-- begin --
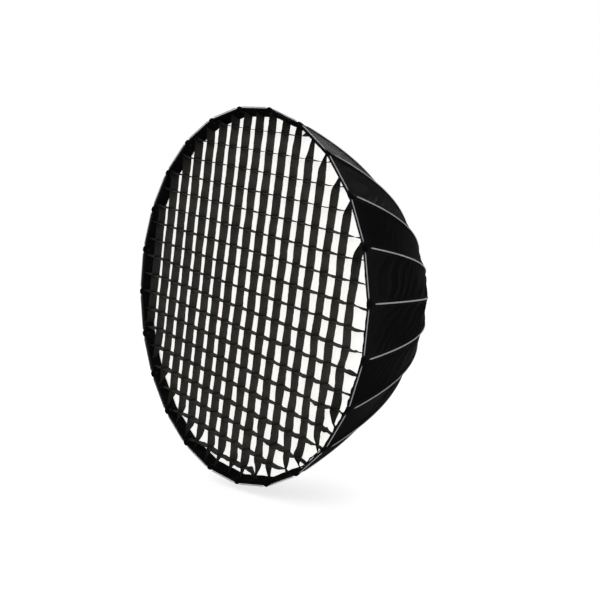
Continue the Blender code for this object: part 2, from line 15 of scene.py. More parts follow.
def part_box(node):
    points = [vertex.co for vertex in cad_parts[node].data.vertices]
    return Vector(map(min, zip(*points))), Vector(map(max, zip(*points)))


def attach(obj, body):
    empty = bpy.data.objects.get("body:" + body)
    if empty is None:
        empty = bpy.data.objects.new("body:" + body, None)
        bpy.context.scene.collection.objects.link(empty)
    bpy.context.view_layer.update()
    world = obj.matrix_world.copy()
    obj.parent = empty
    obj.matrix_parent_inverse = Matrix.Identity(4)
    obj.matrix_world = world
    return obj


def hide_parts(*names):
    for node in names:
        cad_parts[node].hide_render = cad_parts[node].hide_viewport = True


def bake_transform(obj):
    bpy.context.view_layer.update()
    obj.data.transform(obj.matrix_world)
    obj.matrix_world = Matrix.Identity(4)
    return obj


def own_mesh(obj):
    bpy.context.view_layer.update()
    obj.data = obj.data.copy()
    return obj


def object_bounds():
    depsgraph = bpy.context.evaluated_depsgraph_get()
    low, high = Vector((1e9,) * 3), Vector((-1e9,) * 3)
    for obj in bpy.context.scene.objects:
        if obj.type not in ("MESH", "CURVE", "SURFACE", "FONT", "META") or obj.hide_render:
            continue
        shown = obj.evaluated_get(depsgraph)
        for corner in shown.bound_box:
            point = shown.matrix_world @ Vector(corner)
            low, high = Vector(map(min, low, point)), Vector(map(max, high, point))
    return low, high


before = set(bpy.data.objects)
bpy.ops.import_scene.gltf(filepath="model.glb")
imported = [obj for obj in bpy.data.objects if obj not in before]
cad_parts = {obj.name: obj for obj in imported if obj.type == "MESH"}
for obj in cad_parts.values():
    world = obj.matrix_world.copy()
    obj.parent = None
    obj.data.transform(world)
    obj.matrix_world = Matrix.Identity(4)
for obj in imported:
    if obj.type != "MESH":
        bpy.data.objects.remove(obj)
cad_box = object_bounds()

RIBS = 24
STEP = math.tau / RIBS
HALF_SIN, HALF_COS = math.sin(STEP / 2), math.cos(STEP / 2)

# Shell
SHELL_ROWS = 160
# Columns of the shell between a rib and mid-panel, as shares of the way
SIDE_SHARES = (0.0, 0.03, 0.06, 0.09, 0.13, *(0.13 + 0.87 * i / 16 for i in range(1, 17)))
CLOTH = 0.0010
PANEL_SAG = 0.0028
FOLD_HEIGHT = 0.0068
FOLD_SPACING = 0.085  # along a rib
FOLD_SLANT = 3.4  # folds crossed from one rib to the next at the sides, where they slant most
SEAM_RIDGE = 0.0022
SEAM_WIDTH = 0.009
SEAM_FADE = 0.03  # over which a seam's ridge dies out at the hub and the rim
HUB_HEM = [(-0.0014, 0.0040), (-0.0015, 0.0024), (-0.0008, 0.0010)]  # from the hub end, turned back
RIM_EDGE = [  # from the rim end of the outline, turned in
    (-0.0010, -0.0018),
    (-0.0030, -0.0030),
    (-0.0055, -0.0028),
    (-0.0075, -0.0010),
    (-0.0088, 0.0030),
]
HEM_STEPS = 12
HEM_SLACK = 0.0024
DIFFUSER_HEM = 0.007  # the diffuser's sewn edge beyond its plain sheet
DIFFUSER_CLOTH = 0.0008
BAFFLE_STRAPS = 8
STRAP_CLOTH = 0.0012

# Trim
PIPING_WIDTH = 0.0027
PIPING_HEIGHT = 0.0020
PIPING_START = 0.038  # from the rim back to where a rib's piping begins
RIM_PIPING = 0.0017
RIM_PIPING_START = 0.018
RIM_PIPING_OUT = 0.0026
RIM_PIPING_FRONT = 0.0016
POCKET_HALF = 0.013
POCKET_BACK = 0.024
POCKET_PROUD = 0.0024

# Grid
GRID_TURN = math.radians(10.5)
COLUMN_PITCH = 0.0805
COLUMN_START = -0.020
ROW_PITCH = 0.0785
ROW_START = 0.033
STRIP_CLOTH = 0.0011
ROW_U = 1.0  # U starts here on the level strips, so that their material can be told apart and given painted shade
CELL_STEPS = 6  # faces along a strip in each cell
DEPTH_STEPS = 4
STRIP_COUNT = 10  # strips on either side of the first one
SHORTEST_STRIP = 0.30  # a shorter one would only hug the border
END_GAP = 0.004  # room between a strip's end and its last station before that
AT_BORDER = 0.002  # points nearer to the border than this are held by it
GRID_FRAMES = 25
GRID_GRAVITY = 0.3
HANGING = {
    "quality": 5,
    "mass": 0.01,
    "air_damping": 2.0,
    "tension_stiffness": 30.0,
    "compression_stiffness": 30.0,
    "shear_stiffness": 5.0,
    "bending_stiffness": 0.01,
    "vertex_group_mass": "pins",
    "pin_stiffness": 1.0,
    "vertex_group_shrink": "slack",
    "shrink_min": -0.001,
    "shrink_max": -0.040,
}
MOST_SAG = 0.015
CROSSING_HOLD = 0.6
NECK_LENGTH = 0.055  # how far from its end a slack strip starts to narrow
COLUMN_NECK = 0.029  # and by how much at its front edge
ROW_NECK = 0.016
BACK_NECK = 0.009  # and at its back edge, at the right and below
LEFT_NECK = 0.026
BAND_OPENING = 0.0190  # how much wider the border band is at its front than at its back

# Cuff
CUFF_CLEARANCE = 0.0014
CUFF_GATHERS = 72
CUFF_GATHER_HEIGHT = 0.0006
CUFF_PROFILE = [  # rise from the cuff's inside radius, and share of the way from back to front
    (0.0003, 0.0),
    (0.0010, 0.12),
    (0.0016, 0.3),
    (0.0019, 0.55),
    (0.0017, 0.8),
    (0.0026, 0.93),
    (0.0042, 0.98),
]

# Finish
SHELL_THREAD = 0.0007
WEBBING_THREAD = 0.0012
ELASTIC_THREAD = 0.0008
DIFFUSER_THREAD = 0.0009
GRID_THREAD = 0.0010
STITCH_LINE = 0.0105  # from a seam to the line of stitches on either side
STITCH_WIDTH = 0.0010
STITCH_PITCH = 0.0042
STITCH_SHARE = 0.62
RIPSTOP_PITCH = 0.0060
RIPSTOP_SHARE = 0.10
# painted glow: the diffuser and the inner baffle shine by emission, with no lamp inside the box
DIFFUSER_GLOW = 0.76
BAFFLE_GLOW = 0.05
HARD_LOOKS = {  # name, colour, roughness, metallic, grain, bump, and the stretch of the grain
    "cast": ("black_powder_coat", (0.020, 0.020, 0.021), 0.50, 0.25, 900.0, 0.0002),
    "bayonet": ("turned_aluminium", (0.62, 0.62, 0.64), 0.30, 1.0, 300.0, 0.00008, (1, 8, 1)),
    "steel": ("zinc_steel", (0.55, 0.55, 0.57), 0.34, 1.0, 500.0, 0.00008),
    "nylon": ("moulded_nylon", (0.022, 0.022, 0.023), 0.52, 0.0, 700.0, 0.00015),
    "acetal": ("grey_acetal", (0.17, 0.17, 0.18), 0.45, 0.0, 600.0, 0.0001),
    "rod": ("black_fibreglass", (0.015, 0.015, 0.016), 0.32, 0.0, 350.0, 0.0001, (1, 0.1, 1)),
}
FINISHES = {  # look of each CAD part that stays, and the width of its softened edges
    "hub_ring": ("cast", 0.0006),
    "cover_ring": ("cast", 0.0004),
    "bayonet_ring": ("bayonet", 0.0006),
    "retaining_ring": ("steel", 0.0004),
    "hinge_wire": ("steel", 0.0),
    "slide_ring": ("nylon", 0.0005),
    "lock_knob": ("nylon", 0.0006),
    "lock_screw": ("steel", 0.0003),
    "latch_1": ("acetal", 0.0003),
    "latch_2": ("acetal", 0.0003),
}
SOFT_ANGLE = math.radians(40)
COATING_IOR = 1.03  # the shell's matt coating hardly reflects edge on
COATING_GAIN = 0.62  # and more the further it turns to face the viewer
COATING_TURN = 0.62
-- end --
• [Goal]: Your task is to print the lines from the one containing "obj.parent = empty" through the one containing "imported = [obj", exactly and with nothing added.

• [Output below]:
    obj.parent = empty
    obj.matrix_parent_inverse = Matrix.Identity(4)
    obj.matrix_world = world
    return obj


def hide_parts(*names):
    for node in names:
        cad_parts[node].hide_render = cad_parts[node].hide_viewport = True


def bake_transform(obj):
    bpy.context.view_layer.update()
    obj.data.transform(obj.matrix_world)
    obj.matrix_world = Matrix.Identity(4)
    return obj


def own_mesh(obj):
    bpy.context.view_layer.update()
    obj.data = obj.data.copy()
    return obj


def object_bounds():
    depsgraph = bpy.context.evaluated_depsgraph_get()
    low, high = Vector((1e9,) * 3), Vector((-1e9,) * 3)
    for obj in bpy.context.scene.objects:
        if obj.type not in ("MESH", "CURVE", "SURFACE", "FONT", "META") or obj.hide_render:
            continue
        shown = obj.evaluated_get(depsgraph)
        for corner in shown.bound_box:
            point = shown.matrix_world @ Vector(corner)
            low, high = Vector(map(min, low, point)), Vector(map(max, high, point))
    return low, high


before = set(bpy.data.objects)
bpy.ops.import_scene.gltf(filepath="model.glb")
imported = [obj for obj in bpy.data.objects if obj not in before]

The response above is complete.